# WHAT YOU SHOULD DO
Copy all lines below containing "scene".

________________

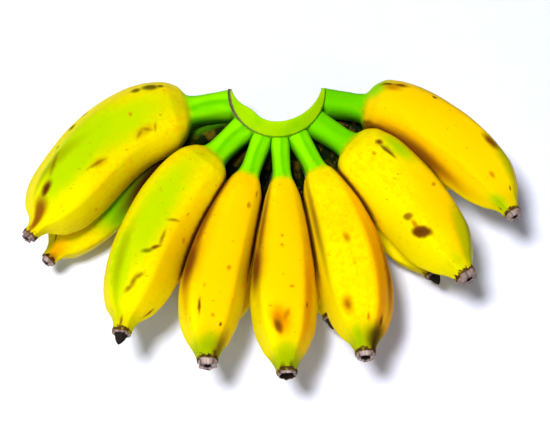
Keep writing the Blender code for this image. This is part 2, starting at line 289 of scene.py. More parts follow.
def smooth_through(stations, values, at):
    """A curve through the stations that never overshoots them (monotone cubic)."""
    x = np.asarray(stations, float)
    y = np.asarray(values, float)
    step = np.diff(x)
    slope = np.diff(y) / step
    tangent = np.zeros_like(y)
    rising = slope[:-1] * slope[1:] > 0
    tangent[1:-1][rising] = 2 * slope[:-1][rising] * slope[1:][rising] / (slope[:-1] + slope[1:])[rising]
    tangent[0] = slope[0]
    tangent[-1] = slope[-1]
    k = np.clip(np.searchsorted(x, at, side="right") - 1, 0, len(x) - 2)
    u = np.clip((at - x[k]) / step[k], 0, 1)
    h = step[k]
    return (
        y[k] * (1 + 2 * u) * (1 - u) ** 2
        + tangent[k] * h * u * (1 - u) ** 2
        + y[k + 1] * u**2 * (3 - 2 * u)
        + tangent[k + 1] * h * u**2 * (u - 1)
    )


def centreline(fruit, points):
    """Points evenly spaced along the fruit's centreline, from the crown to the blossom end."""
    upper = fruit.row == "upper"
    root = toward(fruit.bearing) * (CROWN_RADIUS + GAP)
    root[2] = (UPPER_TOP if upper else LOWER_TOP) - fruit.depth
    tip = np.array([fruit.tip[0], fruit.tip[1], UPPER_TIP if upper else LOWER_TIP])
    reach = np.linalg.norm(tip - root) * fruit.swing
    pitch = math.radians(UPPER_PITCH if upper else LOWER_PITCH)
    lift = math.radians(TIP_LIFT)
    leave = toward(fruit.bearing) * math.cos(pitch) + np.array([0, 0, math.sin(pitch)])
    arrive = toward(fruit.heading) * math.cos(lift) + np.array([0, 0, math.sin(lift)])
    corners = (root, root + leave * reach, tip - arrive * reach, tip)
    t = np.linspace(0, 1, 4 * points)[:, None]
    weights = ((1 - t) ** 3, 3 * t * (1 - t) ** 2, 3 * t**2 * (1 - t), t**3)
    curve = sum(w * c for w, c in zip(weights, corners))
    run = np.concatenate([[0], np.cumsum(np.linalg.norm(np.diff(curve, axis=0), axis=1))])
    even = np.linspace(0, run[-1], points)
    return np.stack([np.interp(even, run, curve[:, i]) for i in range(3)], axis=1), even


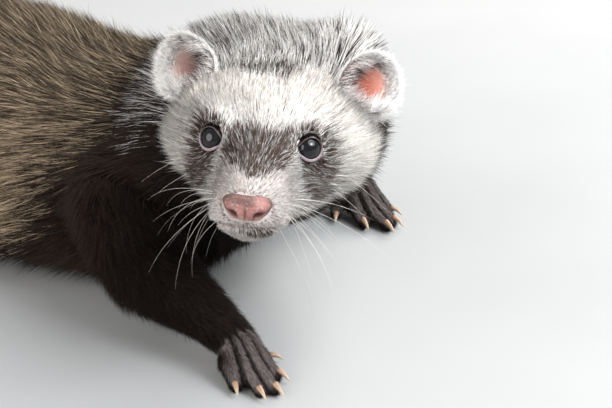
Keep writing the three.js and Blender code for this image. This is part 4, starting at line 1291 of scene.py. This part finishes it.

________________

# COMPLETED EXERCISE
Keep writing the Blender code for this image. This is part 2, starting at line 289 of scene.py. More parts follow.
Keep writing the three.js and Blender code for this image. This is part 4, starting at line 1291 of scene.py. This part finishes it.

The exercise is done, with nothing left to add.